- _DATA EXTRACT_:
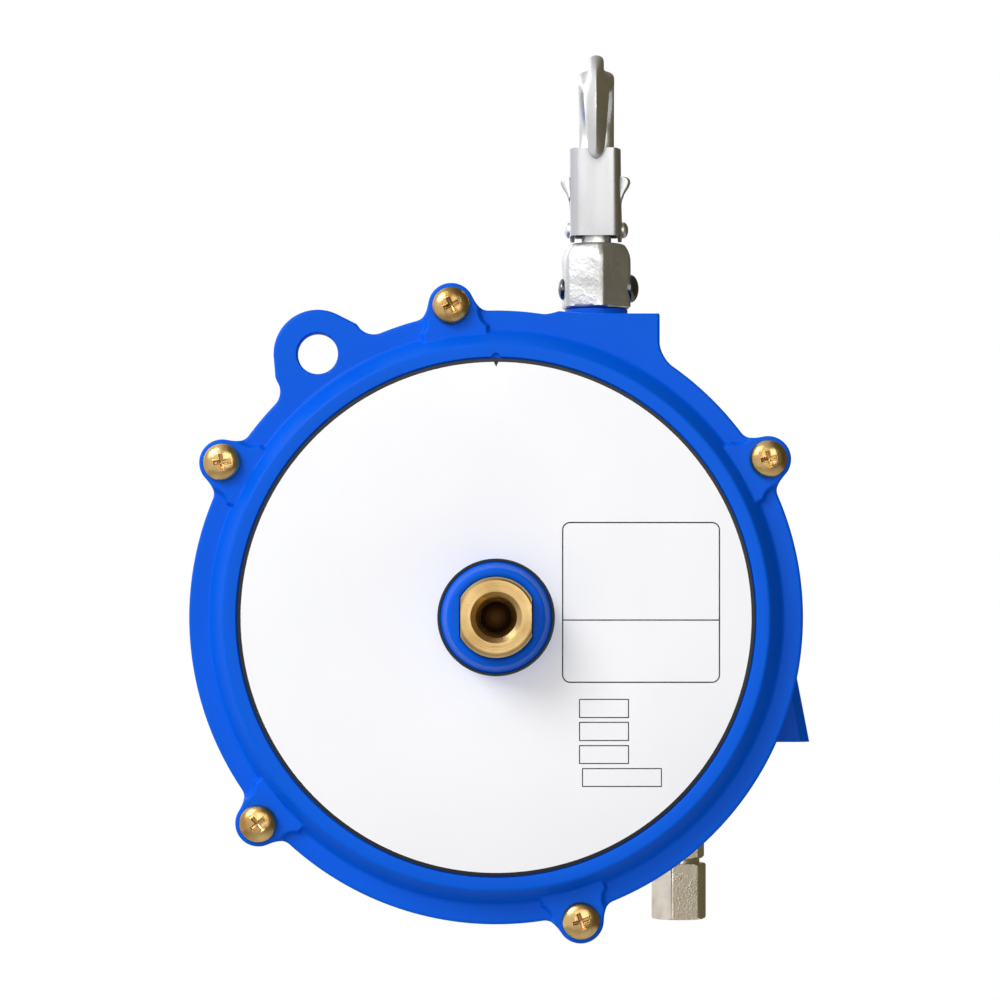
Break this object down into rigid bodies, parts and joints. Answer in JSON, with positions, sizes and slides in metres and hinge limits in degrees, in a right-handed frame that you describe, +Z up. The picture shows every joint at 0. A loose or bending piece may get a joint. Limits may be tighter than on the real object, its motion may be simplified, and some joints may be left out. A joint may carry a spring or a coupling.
{
  "type": "hose tool balancer",
  "caption": "Spring tool balancer with an air hose: cast blue housing on a swivel snap hook, round face plate, hollow brass inlet shaft, safety lug and an end fitting on the hose.",
  "frame": {"origin": "centre of the snap hook's bowl, where the balancer hangs", "axes": "+Z up along the hang line, -Y out of the face plate along the inlet shaft, +X right seen from the front"},
  "size_m": [0.1709, 0.127, 0.2465],
  "materials": {
    "housing_blue": "satin",
    "plate_white": "satin",
    "screw_yellow": "satin",
    "steel_plated": "satin",
    "steel_bright": "polished",
    "fitting_nickel": "satin",
    "brass": "satin",
    "bronze": "satin",
    "drum_metal": "satin",
    "spring_steel": "satin",
    "dark_steel": "satin",
    "hose_black": "satin",
    "rubber_black": "matte",
    "nylon_black": "matte"
  },
  "bodies": {
    "hook": {"hook": "steel_plated", "hook_pin": "dark_steel", "latch_rivet": "steel_plated", "latch_spring": "spring_steel", "swivel_stud": "dark_steel", "stud_nut": "dark_steel", "stud_washer": "dark_steel"},
    "latch": {"hook_latch": "steel_bright"},
    "case": {"front_cover": "housing_blue", "name_plate": "plate_white", "cover_screws": "screw_yellow", "rear_case": "housing_blue", "gear_cover": "housing_blue", "gear_cover_screws": "screw_yellow", "air_shaft": "brass", "shaft_screws": "dark_steel", "shaft_o_rings": "rubber_black", "arbor_bush": "bronze", "worm_bushes": "bronze", "hose_guide": "nylon_black", "hose_run": "hose_black", "stud_bush": "bronze"},
    "drum": {"hose_drum": "drum_metal", "drum_bushes": "bronze", "wound_hose": "hose_black", "hose_nipple": "brass", "spring_cover": "steel_plated", "spring_cover_screws": "dark_steel", "mainspring": "spring_steel"},
    "arbor": {"spring_arbor": "dark_steel", "wheel_clip": "spring_steel", "wheel_key": "dark_steel", "worm_wheel": "bronze"},
    "worm": {"worm": "dark_steel"},
    "hose_end": {"hose_tail": "hose_black", "hose_stopper": "rubber_black", "hose_nut": "fitting_nickel", "hose_fitting": "fitting_nickel"}
  },
  "joints": [
    {"name": "latch_open", "type": "hinge", "parent": "hook", "child": "latch", "pos_m": [0, 0, -0.0276], "axis": [-0.9903, 0.1392, 0], "range_deg": [0, 35], "stiffness_Nm_per_rad": 0.02, "springref_deg": -28.65},
    {"name": "case_swivel", "type": "hinge", "parent": "hook", "child": "case", "pos_m": [0, 0, -0.05], "axis": [0, 0, 1], "continuous": true},
    {"name": "drum_spin", "type": "hinge", "parent": "case", "child": "drum", "pos_m": [-0.0282, -0.045, -0.1365], "axis": [0, 1, 0], "range_deg": [0, 1306.7], "stiffness_Nm_per_rad": 0.009, "springref_deg": -1432.39, "deforming": ["mainspring"]},
    {"name": "hose_pull", "type": "slide", "parent": "case", "child": "hose_end", "axis": [0, 0, -1], "range_m": [0, 1.3], "deforming": ["hose_run"]},
    {"name": "worm_turn", "type": "hinge", "parent": "case", "child": "worm", "pos_m": [-0.0282, 0.052, -0.1565], "axis": [1, 0, 0], "continuous": true},
    {"name": "arbor_turn", "type": "hinge", "parent": "case", "child": "arbor", "pos_m": [-0.0282, -0.045, -0.1365], "axis": [0, 1, 0], "continuous": true}
  ],
  "couplings": [
    {"joint": "hose_pull", "follows": "drum_spin", "m_per_rad": 0.057},
    {"joint": "worm_turn", "follows": "arbor_turn", "ratio": 30}
  ]
}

- _EXERCISE DETAILS_:
Please repeat the listing above in full and exactly.

- _FINISHED TASK_:
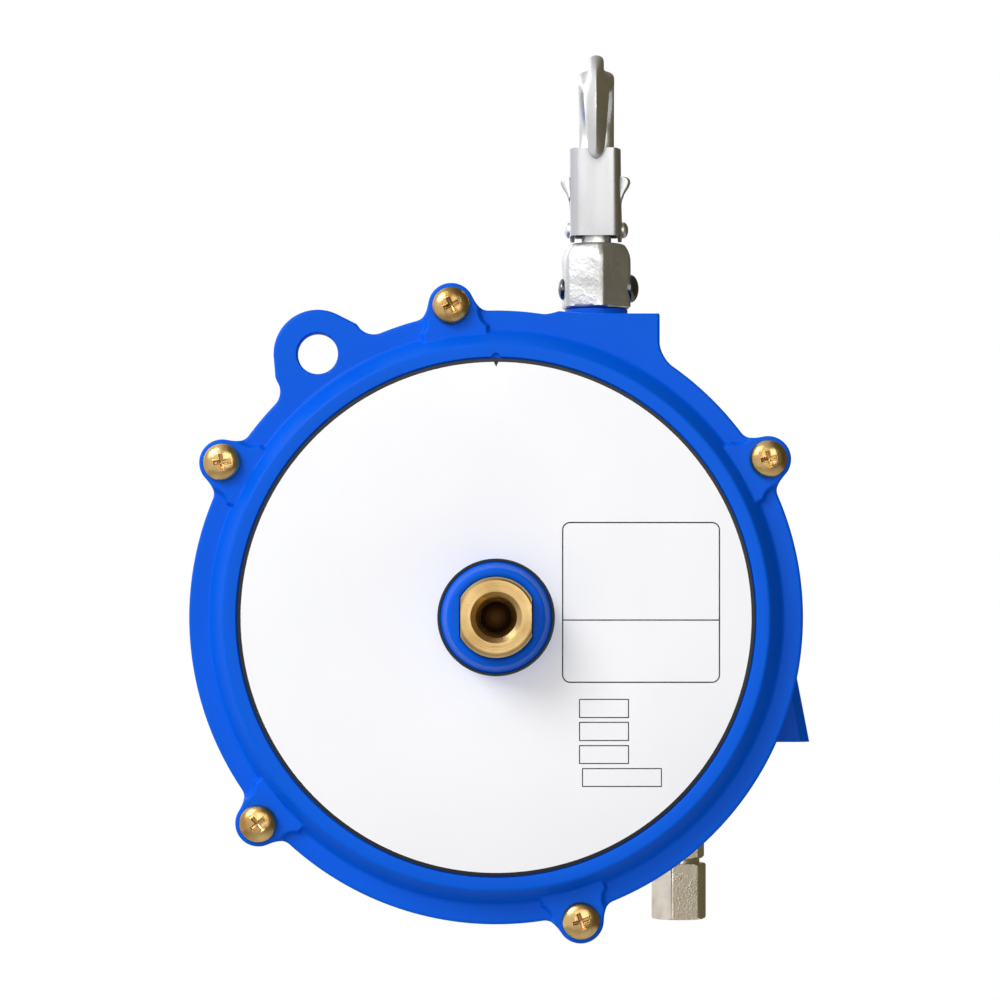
Break this object down into rigid bodies, parts and joints. Answer in JSON, with positions, sizes and slides in metres and hinge limits in degrees, in a right-handed frame that you describe, +Z up. The picture shows every joint at 0. A loose or bending piece may get a joint. Limits may be tighter than on the real object, its motion may be simplified, and some joints may be left out. A joint may carry a spring or a coupling.
{
  "type": "hose tool balancer",
  "caption": "Spring tool balancer with an air hose: cast blue housing on a swivel snap hook, round face plate, hollow brass inlet shaft, safety lug and an end fitting on the hose.",
  "frame": {"origin": "centre of the snap hook's bowl, where the balancer hangs", "axes": "+Z up along the hang line, -Y out of the face plate along the inlet shaft, +X right seen from the front"},
  "size_m": [0.1709, 0.127, 0.2465],
  "materials": {
    "housing_blue": "satin",
    "plate_white": "satin",
    "screw_yellow": "satin",
    "steel_plated": "satin",
    "steel_bright": "polished",
    "fitting_nickel": "satin",
    "brass": "satin",
    "bronze": "satin",
    "drum_metal": "satin",
    "spring_steel": "satin",
    "dark_steel": "satin",
    "hose_black": "satin",
    "rubber_black": "matte",
    "nylon_black": "matte"
  },
  "bodies": {
    "hook": {"hook": "steel_plated", "hook_pin": "dark_steel", "latch_rivet": "steel_plated", "latch_spring": "spring_steel", "swivel_stud": "dark_steel", "stud_nut": "dark_steel", "stud_washer": "dark_steel"},
    "latch": {"hook_latch": "steel_bright"},
    "case": {"front_cover": "housing_blue", "name_plate": "plate_white", "cover_screws": "screw_yellow", "rear_case": "housing_blue", "gear_cover": "housing_blue", "gear_cover_screws": "screw_yellow", "air_shaft": "brass", "shaft_screws": "dark_steel", "shaft_o_rings": "rubber_black", "arbor_bush": "bronze", "worm_bushes": "bronze", "hose_guide": "nylon_black", "hose_run": "hose_black", "stud_bush": "bronze"},
    "drum": {"hose_drum": "drum_metal", "drum_bushes": "bronze", "wound_hose": "hose_black", "hose_nipple": "brass", "spring_cover": "steel_plated", "spring_cover_screws": "dark_steel", "mainspring": "spring_steel"},
    "arbor": {"spring_arbor": "dark_steel", "wheel_clip": "spring_steel", "wheel_key": "dark_steel", "worm_wheel": "bronze"},
    "worm": {"worm": "dark_steel"},
    "hose_end": {"hose_tail": "hose_black", "hose_stopper": "rubber_black", "hose_nut": "fitting_nickel", "hose_fitting": "fitting_nickel"}
  },
  "joints": [
    {"name": "latch_open", "type": "hinge", "parent": "hook", "child": "latch", "pos_m": [0, 0, -0.0276], "axis": [-0.9903, 0.1392, 0], "range_deg": [0, 35], "stiffness_Nm_per_rad": 0.02, "springref_deg": -28.65},
    {"name": "case_swivel", "type": "hinge", "parent": "hook", "child": "case", "pos_m": [0, 0, -0.05], "axis": [0, 0, 1], "continuous": true},
    {"name": "drum_spin", "type": "hinge", "parent": "case", "child": "drum", "pos_m": [-0.0282, -0.045, -0.1365], "axis": [0, 1, 0], "range_deg": [0, 1306.7], "stiffness_Nm_per_rad": 0.009, "springref_deg": -1432.39, "deforming": ["mainspring"]},
    {"name": "hose_pull", "type": "slide", "parent": "case", "child": "hose_end", "axis": [0, 0, -1], "range_m": [0, 1.3], "deforming": ["hose_run"]},
    {"name": "worm_turn", "type": "hinge", "parent": "case", "child": "worm", "pos_m": [-0.0282, 0.052, -0.1565], "axis": [1, 0, 0], "continuous": true},
    {"name": "arbor_turn", "type": "hinge", "parent": "case", "child": "arbor", "pos_m": [-0.0282, -0.045, -0.1365], "axis": [0, 1, 0], "continuous": true}
  ],
  "couplings": [
    {"joint": "hose_pull", "follows": "drum_spin", "m_per_rad": 0.057},
    {"joint": "worm_turn", "follows": "arbor_turn", "ratio": 30}
  ]
}